Oh right... because it's Energy over time... energy is Joule, time is seconds.. duh. Thanks!
To find the initial acceleration if the spring was released do i use F=ma? Calculate the Force using Hooke's Law \[F=-kx\] and plug into \[a={F \over m}\] Right? But is x negative as it's compressed by 70mm or is it positive?
but we make some assumptions in this question i.e. we are compressing the spring smoothly(slowly) such that there is no change in kinetic energy of mass attached with the spring.
x will be negative since spring is under compression
So then F=-kx=-1200(-0.07)=84 a=F/m=84/10=8.4 ms-2
I think they're trying to trick us. Because if that's right above it doesn't factor in friction, and the next question asks what if the surface has friction of 0.65 what is the initial acceleration. Well it would be the same answer.

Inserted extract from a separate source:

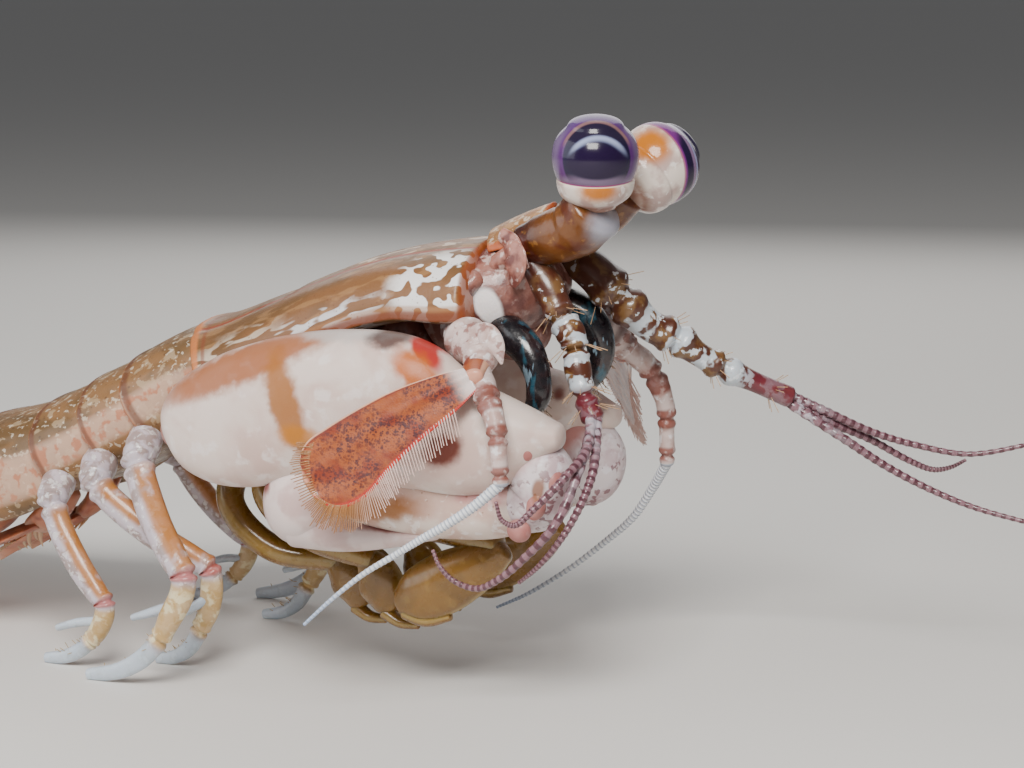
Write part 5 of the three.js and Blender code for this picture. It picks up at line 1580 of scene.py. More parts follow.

no...acceleration of the block wont be same if there is friction..|dw:1347418241566:dw|
Ahhhhh so it would be the net force acting on the block divided by it's mass. Which in this case would be: \[a={F_{net} \over m}={{F_{fric}+F_{spring}} \over m}\]
so net force on the block= ( spring force- frictional force)
Negative frictional force because it's acting in the opposite direction. \[a={{F_{spring}-F_{fric}} \over m}={{-kx-\mu mg} \over m}={{84-63.765} \over 10}=2.0235 [ms^{-2}]\] That's a big difference.
yes...but how did u get the fictional force?
\[\mu mg=(0.65)(10)(9.81)=63.765\]
ok...you have done correctly.
Awesome, Thank you @akash123 This question is complete.